* Exercise prompt: Repeat the listing below in full, exactly as it stands.
# Information supplied start
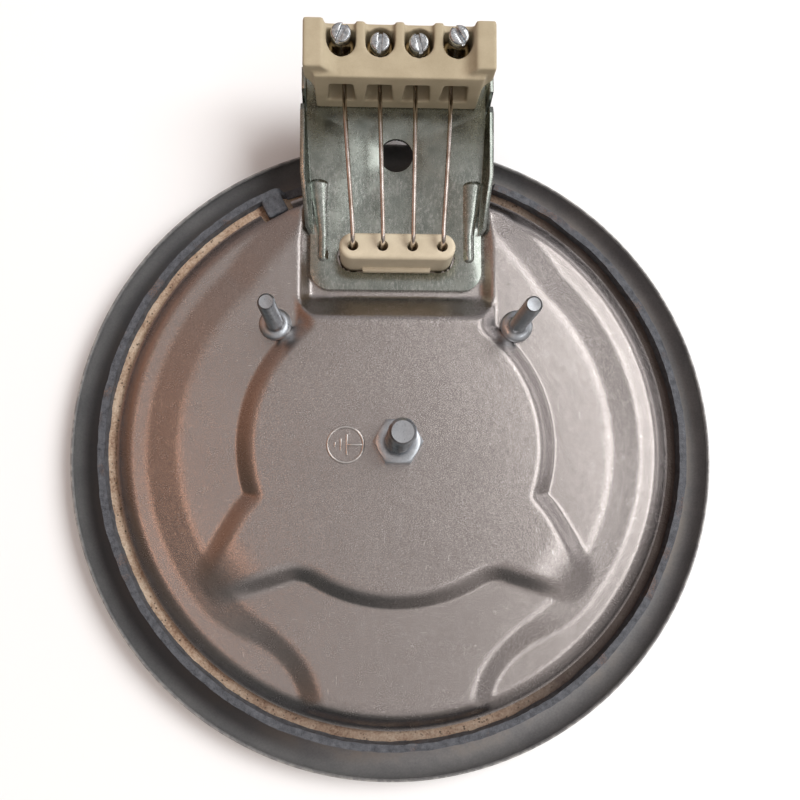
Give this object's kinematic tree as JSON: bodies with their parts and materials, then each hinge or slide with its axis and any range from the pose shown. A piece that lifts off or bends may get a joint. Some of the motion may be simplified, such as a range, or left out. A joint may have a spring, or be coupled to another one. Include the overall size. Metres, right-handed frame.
{
  "type": "solid hotplate",
  "caption": "Cast-iron solid hotplate for an electric hob, seen with its pressed underside cover, studs and ceramic terminal block.",
  "frame": {"origin": "centre of the cooking face, on the plane it cooks on", "axes": "+Z from the cooking face towards the underside with its studs, +Y along the terminal bracket, +X to the right when the underside is looked at with the terminal block at the top"},
  "size_m": [0.16, 0.1756, 0.0465],
  "materials": {
    "cast_iron": "rough",
    "trim_steel": "satin",
    "compound": "matte",
    "coil_wire": "satin",
    "cover_steel": "satin",
    "stud_zinc": "satin",
    "bracket_zinc": "satin",
    "bush_ceramic": "matte",
    "block_ceramic": "matte",
    "lead_wire": "satin",
    "clamp_brass": "satin",
    "screw_steel": "satin"
  },
  "bodies": {
    "root": {"cast_iron_plate": "cast_iron", "trim_ring": "trim_steel", "embedding_compound": "compound", "inner_heating_coil": "coil_wire", "middle_heating_coil": "coil_wire", "outer_heating_coil": "coil_wire", "cover_plate": "cover_steel", "centre_stud": "stud_zinc", "centre_nut": "stud_zinc", "left_side_stud": "stud_zinc", "right_side_stud": "stud_zinc", "terminal_bracket": "bracket_zinc", "lead_bush": "bush_ceramic", "terminal_block": "block_ceramic", "lead_wire_1": "lead_wire", "lead_wire_2": "lead_wire", "lead_wire_3": "lead_wire", "lead_wire_4": "lead_wire", "clamp_1": "clamp_brass", "clamp_2": "clamp_brass", "clamp_3": "clamp_brass", "clamp_4": "clamp_brass", "clamp_screw_1": "screw_steel", "clamp_screw_2": "screw_steel", "clamp_screw_3": "screw_steel", "clamp_screw_4": "screw_steel"}
  },
  "joints": []
}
# Information supplied end
* Solution:
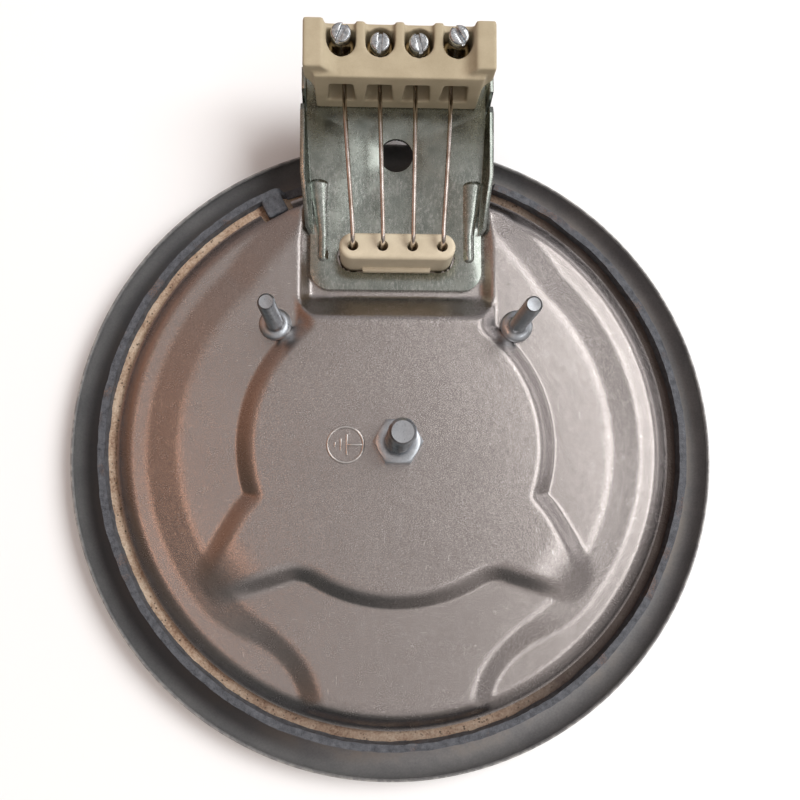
Give this object's kinematic tree as JSON: bodies with their parts and materials, then each hinge or slide with its axis and any range from the pose shown. A piece that lifts off or bends may get a joint. Some of the motion may be simplified, such as a range, or left out. A joint may have a spring, or be coupled to another one. Include the overall size. Metres, right-handed frame.
{
  "type": "solid hotplate",
  "caption": "Cast-iron solid hotplate for an electric hob, seen with its pressed underside cover, studs and ceramic terminal block.",
  "frame": {"origin": "centre of the cooking face, on the plane it cooks on", "axes": "+Z from the cooking face towards the underside with its studs, +Y along the terminal bracket, +X to the right when the underside is looked at with the terminal block at the top"},
  "size_m": [0.16, 0.1756, 0.0465],
  "materials": {
    "cast_iron": "rough",
    "trim_steel": "satin",
    "compound": "matte",
    "coil_wire": "satin",
    "cover_steel": "satin",
    "stud_zinc": "satin",
    "bracket_zinc": "satin",
    "bush_ceramic": "matte",
    "block_ceramic": "matte",
    "lead_wire": "satin",
    "clamp_brass": "satin",
    "screw_steel": "satin"
  },
  "bodies": {
    "root": {"cast_iron_plate": "cast_iron", "trim_ring": "trim_steel", "embedding_compound": "compound", "inner_heating_coil": "coil_wire", "middle_heating_coil": "coil_wire", "outer_heating_coil": "coil_wire", "cover_plate": "cover_steel", "centre_stud": "stud_zinc", "centre_nut": "stud_zinc", "left_side_stud": "stud_zinc", "right_side_stud": "stud_zinc", "terminal_bracket": "bracket_zinc", "lead_bush": "bush_ceramic", "terminal_block": "block_ceramic", "lead_wire_1": "lead_wire", "lead_wire_2": "lead_wire", "lead_wire_3": "lead_wire", "lead_wire_4": "lead_wire", "clamp_1": "clamp_brass", "clamp_2": "clamp_brass", "clamp_3": "clamp_brass", "clamp_4": "clamp_brass", "clamp_screw_1": "screw_steel", "clamp_screw_2": "screw_steel", "clamp_screw_3": "screw_steel", "clamp_screw_4": "screw_steel"}
  },
  "joints": []
}